Gerade aber das Beispiel REWE illustriert, dass es grundsätzlich für ein Zentrenkonzept und den Schutz des Mittelzentrums Vegesack und der Nebenzentren eine Berechtigung gibt.
Hier hat ein Investor sicherlich zu einem Schnäppchenpreis offenbar eine Schrottimmobilie erworben (Zitat: „Es regnet ständig rein!“), die zudem noch hinsichtlich des geltenden Baurechts nur stark eingeschränkt nutzbar ist. Dieser Investor fordert mit Unterstützung von CDU und BiW nun von der Politik und Verwaltung, dass ihm diese Immobilie mit neuem Baurecht vergoldet wird. Die Erfüllung dieser Forderung ist kein Gebot der Marktwirtschaft, einer sozialen Marktwirtschaft schon überhaupt nicht.
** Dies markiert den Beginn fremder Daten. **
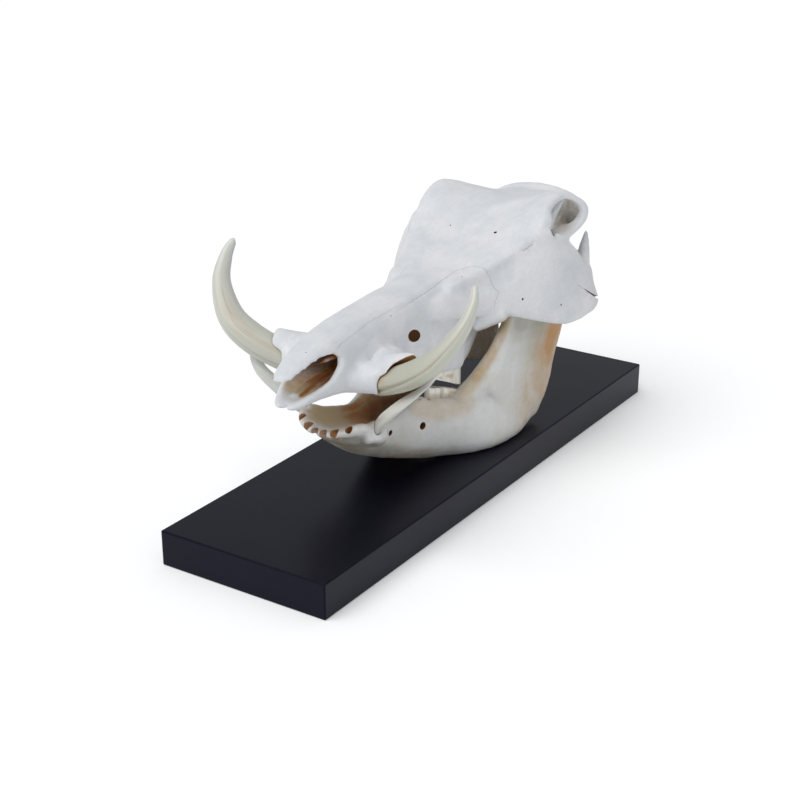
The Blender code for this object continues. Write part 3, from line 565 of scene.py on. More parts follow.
def loft(bm, stations, around=4, along=3, side="both", mirrored=True):
    """A body through outlines given as (y, [(x, z), ...]).

    With mirrored the outline is its left half, from the top middle to the bottom middle.
    Without it the outline is a whole ring, and side says on which side it stands.
    """
    around *= FINE_AROUND
    along *= FINE_ALONG
    for sign in ((1,) if mirrored else side_sign(side)):
        outlines = []
        for y, half in stations:
            ring = [(x * sign, y, z) for x, z in half]
            if mirrored:
                ring += [(-x, y, z) for x, z in reversed(half[1:-1])]
            outlines.append(smooth_ring(ring, around))
        skin_smoothly(bm, outlines, along)


def bar_frames(path, along, flat_axis):
    """A bar's middle line, its radii, and the two directions across it: thin and wide."""
    fine = smooth_curve(np.array([(*p, r) for p, r in path], float), along)
    line = fine[:, :3]
    tangents = np.gradient(line, axis=0)
    tangents /= np.linalg.norm(tangents, axis=1)[:, None]
    axis = np.array(flat_axis, float)
    thin = axis - tangents * (tangents @ axis)[:, None]
    thin /= np.linalg.norm(thin, axis=1)[:, None]
    return line, fine[:, 3], thin, np.cross(tangents, thin)


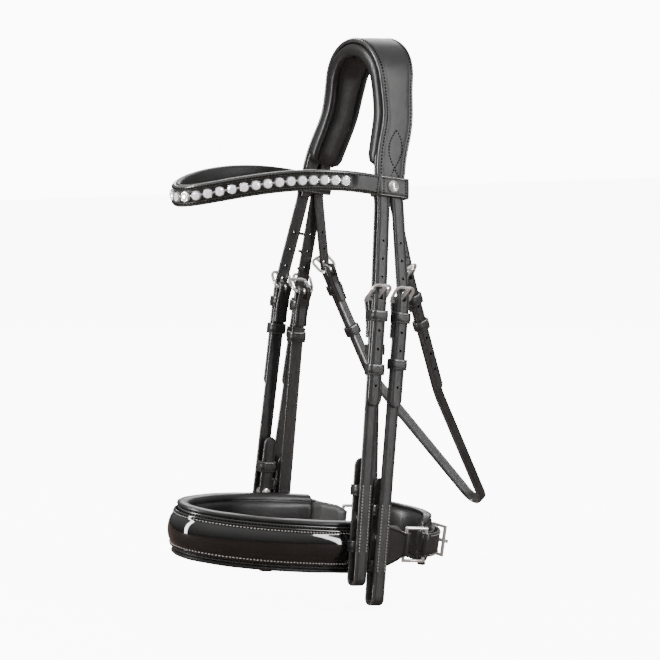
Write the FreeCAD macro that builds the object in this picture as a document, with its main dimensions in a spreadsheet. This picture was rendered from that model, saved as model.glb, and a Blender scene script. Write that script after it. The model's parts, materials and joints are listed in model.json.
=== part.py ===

Die Pläne des Investors beschränken sich auch nicht darauf, zukünftig einem größeren und schöneren REWE ein Objekt anzubieten, sondern es sollen auf dem erweiterten Grundstück auch gleich zwei weitere Fachmärkte entstehen. Um die Forderungen des Investors noch zu überbieten, schlägt dann die SPD auch noch vor, ebenso wie dies vor Jahr und Tag mit dem Haven Höövt geschehen ist, dieses weitere Gegenzentrum zum Zentrum Vegesack mit diesem einheitlich zu behandeln und damit alle Branchenbeschränkungen aufzuheben. Die Konkurrenzsituation wird einfach wegdefiniert.
Dabei muss doch jedem klar sein, dass die Unterversorgung mit Lebensmitteln im Ortsteil Vegesack bereits unmittelbare Folge des Angebotes um den Aumunder Bahnhof ist. Für REWE gäbe übrigens ein wunderbar auch größenmäßig passendes Objekt gegenüber dem Bürgerhaus, das leer steht. Dass es in Vegesack keine passenden Objekte gibt, ist und bleibt eine Mär.
Der Beirat arbeitet weiter gegen das Vegesacker Zentrum. Den Fehlern der Vergangenheit, wie Haven Höövt und Müllerloch, wird immer noch eins draufgesetzt. Schlimmer geht immer!